Since Dinguss and his attorney didn’t volunteer the information about being the person Reinoehl was hiding out with, multiple news reports that quoted his statement didn’t mention it either. Here’s how the Oregonian first reported it (including spelling his name wrong):

Nathaniel Dingess, 39, lives in the apartment complex near Lacey, Washington, where Reinoehl apparently was hiding.

Dingess said he saw Reinoehl walk toward his car holding a cellphone in his hand when two unmarked law enforcement vehicles converged outside the complex in the 7600 block of Third Way Southeast last Thursday night. Officers began firing at Reinoehl, according to a statement issued by Dingess’ lawyer, Luke Laughlin, on his behalf.

The same basic report appeared at Yahoo News, the Washington Post and other outlets, all repeating Dinguss’ account without mentioning he was involved in helping Reinoehl flee from a murder case.

At some point after this story spread, Nathan Dinguss apparently posted an update on Reddit saying he was being evicted and needed to raise $25,000. The details are gone because the post was later deleted by the author, but some of the responses are still there:

I first off want to say that I’m really appreciative of Nate’s additional report and that it’s heartbreaking to hear that his family is under this kind of attack and stress…

But I’m a little sketched out. I went to the Facebook fundraising campaign and they are asking for $25,000. I then searched “Nathaniel Dinguss Pastor” on google and got no hits other than links to his statement. I searched on Facebook and the only profile was for a guy with 3 friends and a picture of what seemed to be a Verizon store under construction. I also found a twitter page of a Nathaniel Dinguss, which admittedly has a different photo that matches the personage of the Facebook profile photo. The last tweet was from 2012.

Being denied from GoFundMe and only fundraising on Facebook and direct Venmo transfers (which either haven’t been made or are set to private– his page shows no activity) for a “pastor” who doesn’t seem to exist on the Internet makes me really worried about who is actually receiving this money…

So make of that what you will but I also find Nate Dinguss’ story sketchy and his approach to media outlets was intentionally misleading. As noted above, he refused to clarify anything with ProPublica.

In addition to Dinguss, the NY Times story relays what happened the day Reinoehl was killed from the point of view of two other witnesses, Chad Smith and Chase Cutler:

Around the corner, Chad Smith and two friends, Chase Cutler and Jon Chastain, were wrapping up an afternoon spent working on cars.

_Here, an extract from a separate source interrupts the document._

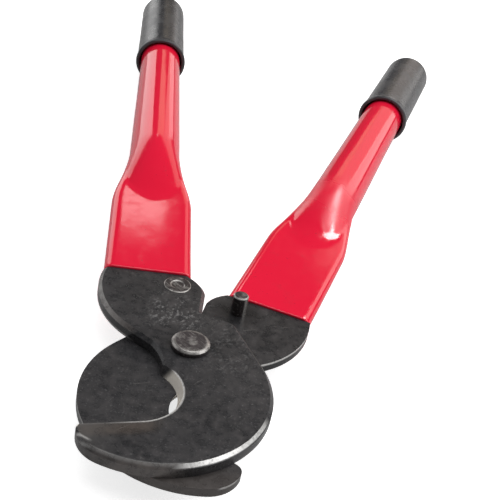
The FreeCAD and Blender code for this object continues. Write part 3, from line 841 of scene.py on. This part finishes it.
def turned_steel(name, dark, patina, centre, seed, rubbed, rim=NO_RIM, strike_wear_and_highlight=None):
    """Turned part: rings from the tool, a dulled face and edges rubbed bright.

    The face is rubbed beyond the radius "rim", and the side that faces the strike direction is
    rubbed bright too, a streak that also serves as a painted highlight.
    """
    s = Shader(name)
    nz = s.parts(s.facing)[2]
    radius = s.vector("DISTANCE", s.vector("MULTIPLY", s.place, (1, 1, 0)), (*centre, 0))
    rings = s.math("SINE", s.times(radius, 9.0))
    scratch = s.noise(1.0, 3, 0.6, s.turned(40), seed, (0.12, 1.8, 1))
    face = s.ramp(nz, 0.90, 0.995)
    edge = s.times(s.ramp(nz, 0.10, 0.5), s.math("SUBTRACT", 1.0, face))
    edge = s.largest(edge, s.times(face, s.ramp(radius, rim - 0.5, rim + 0.3), 0.8))
    mottle = s.noise(2.4, 4, 0.6, None, seed + 3)
    tone = s.mix(mottle, dark, patina)
    tone = s.mix(s.times(s.ramp(scratch, 0.55, 0.72), 0.35), tone, TURNED_BRIGHT)
    cloud = s.ramp(s.noise(4.2, 4, 0.7, None, seed + 10), 0.46, 0.66)
    tone = s.mix(s.times(cloud, face, 0.35), tone, TURNED_BRIGHT)
    worn = s.times(edge, rubbed, s.ramp(s.noise(3.5, 3, 0.6, None, seed + 6), 0.28, 0.5))
    if strike_wear_and_highlight:
        # the struck side is rubbed bright, and the streak also stands in for a painted highlight
        hit = s.ramp(s.vector("DOT_PRODUCT", s.facing, (*strike_wear_and_highlight, 0)), 0.84, 0.96)
        worn = s.largest(worn, s.times(hit, s.ramp(mottle, 0.25, 0.5, 0.5, 0.9)))
    height = s.math("ADD", s.times(rings, 0.25), s.times(scratch, 0.8))
    s.set(Base_Color=s.mix(worn, tone, TURNED_BRIGHT), Metallic=s.blend(worn, 0.55, 1.0),
          Roughness=s.blend(worn, s.ramp(mottle, 0.2, 0.8, 0.32, 0.5), 0.22),
          Normal=s.bump(height, 0.03))
    return s.material


def plain_metal(name, dark, light, roughness, seed):
    """Small metal part with mottled plating, fine scratches and uneven gloss."""
    s = Shader(name)
    mottle = s.noise(3.0, 4, 0.6, None, seed)
    fine = s.noise(0.35, 3, 0.6, None, seed + 4)
    scratch = s.noise(1.0, 2, 0.5, s.turned(15), seed + 2, (0.1, 2.0, 0.5))
    colour = s.mix(mottle, dark, light)
    height = s.math("ADD", fine, s.times(scratch, 0.7))
    s.set(Base_Color=colour, Metallic=1.0,
          Roughness=s.ramp(mottle, 0.2, 0.8, roughness, roughness + 0.15),
          Normal=s.bump(height, 0.03))
    return s.material


def nylon(name, seed):
    """Off-white nylon, slightly cloudy."""
    s = Shader(name)
    cloud = s.noise(2.0, 3, 0.5, None, seed)
    s.set(Base_Color=s.mix(cloud, (0.62, 0.60, 0.52), (0.74, 0.72, 0.64)), Roughness=0.42,
          Subsurface_Weight=0.2, Subsurface_Scale=MM,
          Normal=s.bump(s.noise(0.4, 2, 0.5, None, seed), 0.02))
    return s.material


def floor_paper(name):
    """Pale studio paper with a barely visible tooth, lifted to near white for the camera."""
    s = Shader(name)
    fibre = s.noise(1.2, 3, 0.6, None, 2.0)
    cloud = s.noise(240, 2, 0.5, None, 5.0)
    rays = s.node("ShaderNodeLightPath").outputs
    paper = s.mix(cloud, (0.86, 0.86, 0.86), (0.90, 0.90, 0.90))
    # a dimmer floor in mirror reflections keeps the tubes' outlines crisp
    paper = s.mix(rays["Is Glossy Ray"], paper, (0.60, 0.60, 0.60))
    s.set(Base_Color=paper, Roughness=0.85, Specular_IOR_Level=0.2, Normal=s.bump(fibre, 0.05),
          Emission_Color=(1.0, 1.0, 1.0),
          Emission_Strength=s.times(rays["Is Camera Ray"], 0.75))
    return s.material


# ---------------------------------------------------------------- pieces

def build_blades():
    for node, body, side, seed in (("upper_blade", "upper_half", 1.0, 3.0),
                                   ("lower_blade", "lower_half", -1.0, 41.0)):
        mesh = clean_copy(node, node + "_forging")
        piece = finish_piece(node + "_forging", mesh, body, [node],
                             forged_steel(node + "_steel", side, seed))
        round_edges(piece, FORGED_ROUNDING)


def build_handles():
    for side, body, seed in (("left", "upper_half", 2.0), ("right", "lower_half", 7.0)):
        rings = handle_rings(seed, CREASE[side])
        caps = cap_rings(seed)
        if side == "right":
            rings, caps = half_turn(rings), half_turn(caps)
        mesh = ring_mesh(side + "_painted_handle", rings, joined=True)
        finish_piece(side + "_painted_handle", mesh, body,
                     [side + "_handle_tube", side + "_tang_rivets"],
                     red_enamel(side + "_enamel", side, seed))
        mesh = ring_mesh(side + "_moulded_cap", caps)
        finish_piece(side + "_moulded_cap", mesh, body, [side + "_grip_cap"],
                     vinyl(side + "_vinyl", seed, CAP_LIGHTNESS[side]))


def build_pivot():
    bolt = ring_mesh("pivot_bolt_turned", bolt_rings())
    finish_piece("pivot_bolt_turned", bolt, "upper_half", ["pivot_bolt"],
                 turned_steel("bolt_finish", (0.042, 0.039, 0.041), (0.082, 0.066, 0.070),
                              (0, 0), 4.0, 0.5, rim=7.1))
    nut = clean_copy("lock_nut", "lock_nut_plated")
    zinc = plain_metal("zinc_plate", (0.50, 0.50, 0.47), (0.68, 0.68, 0.66), 0.24, 3.0)
    piece = finish_piece("lock_nut_plated", nut, "upper_half", ["lock_nut"],
                         zinc)
    round_edges(piece, NUT_ROUNDING)
    # name, dark and light colour, roughness and seed of the pieces that keep the frame's shape
    finishes = {
        "thrust_washer": ("washer_steel", (0.28, 0.28, 0.29), (0.44, 0.44, 0.45), 0.28, 5.0),
        "disc_spring": ("spring_steel", (0.09, 0.09, 0.11), (0.20, 0.19, 0.20), 0.3, 6.0),
        "pivot_bushing": ("bronze", (0.42, 0.26, 0.11), (0.58, 0.38, 0.18), 0.32, 7.0),
    }
    finishes = {node: plain_metal(*finish) for node, finish in finishes.items()}
    finishes["lock_nut_insert"] = nylon("nylon_insert", 8.0)
    for node, material in finishes.items():
        NODES[node].data.materials.clear()
        NODES[node].data.materials.append(material)


def build_pins():
    # the lower pin's side is rubbed where it strikes the upper blade as the jaws open; the bright
    # streak there is also a painted highlight
    for node, body, head_up, strike_wear_and_highlight in (("upper_stop_pin", "upper_half", True, None),
                                        ("lower_stop_pin", "lower_half", False, (0.93, -0.37))):
        mesh = ring_mesh(node + "_turned", pin_rings(node, head_up))
        finish_piece(node + "_turned", mesh, body, [node],
                     turned_steel(node + "_finish", (0.035, 0.033, 0.034), (0.06, 0.045, 0.045),
                                  centre_xy(node), 11.0, 0.6, strike_wear_and_highlight=strike_wear_and_highlight))


FLOOR_HALF_SIZE = 6000.0


def build_floor():
    """Pale floor that touches the lowest point of the cutter."""
    half = FLOOR_HALF_SIZE * MM
    mesh = bpy.data.meshes.new("floor")
    corners = [(-half, -half, 0), (half, -half, 0), (half, half, 0), (-half, half, 0)]
    mesh.from_pydata(corners, [], [(0, 1, 2, 3)])
    floor = bpy.data.objects.new("floor", mesh)
    floor.location.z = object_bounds()[0].z
    mesh.materials.append(floor_paper("floor_paper"))
    bpy.context.scene.collection.objects.link(floor)


# ---------------------------------------------------------------- light and camera

REFLECTOR_RANGE = 2500.0
REFLECTOR_AIM = (0, 100, SHEAR)
WORLD_COLOUR = (0.94, 0.95, 1.0, 1)
WORLD_STRENGTH = 0.07


def area_light(name, place, target, size, power, colour=(1, 1, 1)):
    """Rectangular lamp at a place, aimed at a target. Its power is in watts."""
    data = bpy.data.lights.new(name, "AREA")
    data.shape = "RECTANGLE"
    data.size, data.size_y = size[0] * MM, size[1] * MM
    data.energy = power
    data.color = colour
    light = bpy.data.objects.new(name, data)
    light.location = Vector(place) * MM
    aim = Vector(target) * MM - light.location
    light.rotation_euler = aim.to_track_quat("-Z", "Y").to_euler()
    bpy.context.scene.collection.objects.link(light)
    return light


def reflector(name, azimuth, elevation, size, radiance, colour=(1, 1, 1)):
    """Distant panel. Its direction, from +Y towards +X and up, and its size are in degrees."""
    centre = Vector(REFLECTOR_AIM)
    turn, rise = math.radians(azimuth), math.radians(elevation)
    away = Vector((math.sin(turn) * math.cos(rise), math.cos(turn) * math.cos(rise),
                   math.sin(rise)))
    width, height = (2 * REFLECTOR_RANGE * math.tan(math.radians(angle) / 2) for angle in size)
    power = radiance * math.pi * width * height * MM * MM
    return area_light(name, centre + away * REFLECTOR_RANGE, centre, (width, height), power,
                      colour)


def only_on(light, piece):
    """Let a light show in the gloss of one piece alone."""
    lit = bpy.data.collections.new(light.name + "_receivers")
    lit.objects.link(bpy.data.objects[piece])
    light.light_linking.receiver_collection = lit
    light.visible_diffuse = False


def build_lights():
    """A dim studio with two lamps above and panels that show as highlights in the gloss."""
    world = bpy.data.worlds.new("studio")
    bpy.context.scene.world = world
    world.use_nodes = True
    background = world.node_tree.nodes["Background"]
    background.inputs["Color"].default_value = WORLD_COLOUR
    background.inputs["Strength"].default_value = WORLD_STRENGTH
    area_light("key", (450, 400, 1400), (0, 100, 0), (1300, 1000), 9.0)
    area_light("overhead", (-100, -100, 1500), (0, 120, 0), (1500, 1200), 8.0)
    reflector("left_window", -34.5, 14.5, (23, 29), 2.0, (1.0, 0.98, 0.96))
    reflector("left_card", -80, 28, (40, 30), 0.9)
    reflector("socket_window", -9.8, 30.9, (3.0, 2.9), 3.2, (1.0, 0.98, 0.95))
    reflector("right_window", 36, 27, (16, 46), 2.0, (1.0, 0.95, 0.90))
    reflector("right_card", 90, 38, (50, 24), 2.8)
    reflector("warm_strip", -3.2, 24, (12.5, 9), 1.1, (1.0, 0.82, 0.60))
    reflector("warm_fill", 16.5, 22, (23, 22), 0.95, (1.0, 0.85, 0.74))
    reflector("low_strip", 11, 7, (9, 10), 1.4, (1.0, 0.96, 0.94))
    corner = reflector("corner_window", 25, 44.5, (12.5, 15), 15)
    only_on(corner, "right_painted_handle")


# the camera's direction from its target and its roll are in degrees
CAMERA_AZIMUTH, CAMERA_ELEVATION, CAMERA_ROLL = 1.96, 32.33, 11.54
CAMERA_TARGET = (14.13, 98.24)
CAMERA_DISTANCE = 610.9
SENSOR_WIDTH = 36.0
# the focal length is 1179.4 pixels in a picture that is 500 pixels wide
FOCAL_LENGTH = SENSOR_WIDTH * 1179.4 / 500


def build_camera():
    """Camera at the photo's viewing angle."""
    data = bpy.data.cameras.new("camera")
    camera = bpy.data.objects.new("camera", data)
    bpy.context.scene.collection.objects.link(camera)
    azimuth, elevation, roll = (math.radians(angle) for angle in
                                (CAMERA_AZIMUTH, CAMERA_ELEVATION, CAMERA_ROLL))
    target = at_level(*CAMERA_TARGET, 0)
    back = Vector((math.sin(azimuth) * math.cos(elevation),
                   -math.cos(azimuth) * math.cos(elevation), math.sin(elevation)))
    right = Vector((math.cos(azimuth), math.sin(azimuth), 0))
    up = back.cross(right)
    # the camera is rolled, so that the cutter leans to the right in the picture
    rolled_right = right * math.cos(roll) + up * math.sin(roll)
    rolled_up = up * math.cos(roll) - right * math.sin(roll)
    turn = Matrix((rolled_right, rolled_up, back)).transposed()
    place = (target + back * CAMERA_DISTANCE) * MM
    camera.matrix_world = Matrix.Translation(place) @ turn.to_4x4()
    data.sensor_width = SENSOR_WIDTH
    data.lens = FOCAL_LENGTH
    data.clip_start, data.clip_end = 0.02, 40.0
    bpy.context.scene.camera = camera


build_blades()
build_handles()
build_pivot()
build_pins()
build_floor()
build_lights()
build_camera()
bpy.context.scene.view_settings.view_transform = "Standard"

Mr. Reinoehl left the apartment and walked toward his Volkswagen, parked along the street roughly 100 feet away…

Mr. Smith said he and his friends turned their heads to the sound of a vehicle accelerating rapidly, headed southbound toward the street where Mr. Reinoehl was walking. A second law enforcement S.U.V., which had been parked across from Mr. Smith’s house, moved in with such speed that the friends thought they were witnessing a road rage incident or a gang shooting.

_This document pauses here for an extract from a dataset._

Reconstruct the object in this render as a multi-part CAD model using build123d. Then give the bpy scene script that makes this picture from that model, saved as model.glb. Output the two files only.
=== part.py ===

Mr. Smith and Mr. Cutler ran after the unmarked S.U.V.s, watching as they turned onto Mr. Reinoehl’s street, one cutting the corner and speeding over the grass…

Mr. Smith described it similarly: “There was no yelling. There was no screaming. There was no altercation. It was just straight to gunshots.”

It’s worth nothing that Smith and Cutler appear to have changed their stories. They were first featured in an Olympian story saying Reinoehl had fired at police:

Chad Smith and Chase Cutler, who were working on cars nearby Thursday, said an unmarked SUV had been parked on School Street for a while when that SUV and another converged on a man in a vehicle at the apartment complex. Smith and Cutler moved onto a grassy area about 50 yards away to watch what was happening.

The man got out of his vehicle and began to fire what they believe was an assault rifle at the SUVs. They said they heard 40 or 50 shots, then officers returned fire, hitting the man.

“It reminded me of a video game,” Cutler said.

Vice later ran a story in which Smith claimed he had been misquoted, but even Vice noted that the Seattle Times had reported the same thing (that Reinoehl had pulled a weapon) based on Smith’s account at the time:

“No offense but myself and […] Cutler gave the same statement one time to everyone,” said Smith to VICE News in a wide-ranging Facebook conversation. “Then the next we read [in] the media [and] it’s not at all what was said.”

Smith says he told reporters that he heard what sounded like an assault rifle, but didn’t actually see a gun that matched that description, admitting, “I’m a car guy not a gun person so I’m very unsure.”

Rolf Boone, a reporter at the Olympian who interviewed Smith and Cutler the night of Reinoehl’s death, said he stands by the account of what was said to him.

“I stand by what Chad and his friend told me that evening as witnesses to a very fluid situation,” he said in an email. “Is there a margin of error for witness accounts? Absolutely. That’s why they are treated as witness accounts.”

(It’s worth noting that the Seattle Times reported Smith saying he witnessed the shooting while sitting outside eating dinner and saw Reinoehl pull his weapon on police and fire. There is no mention, per this report, of the weapon being an assault rifle, but Smith did say he heard “bursts of semiautomatic fire.”)

So two different reporters claim Smith told them he’d seen Reinoehl pull a weapon. According to Smith, they both heard it at the same time yet somehow he now says they both got it wrong.

This entire story seems a bit fishy to me and I’m going to wait for more information from an investigation into what happened before jumping on the bandwagon that police had no cause to open fire at Reinoehl that day. I’d also like to hear more about who helped Reinoehl on his run from the police and how Nathan Dinguss fit into that.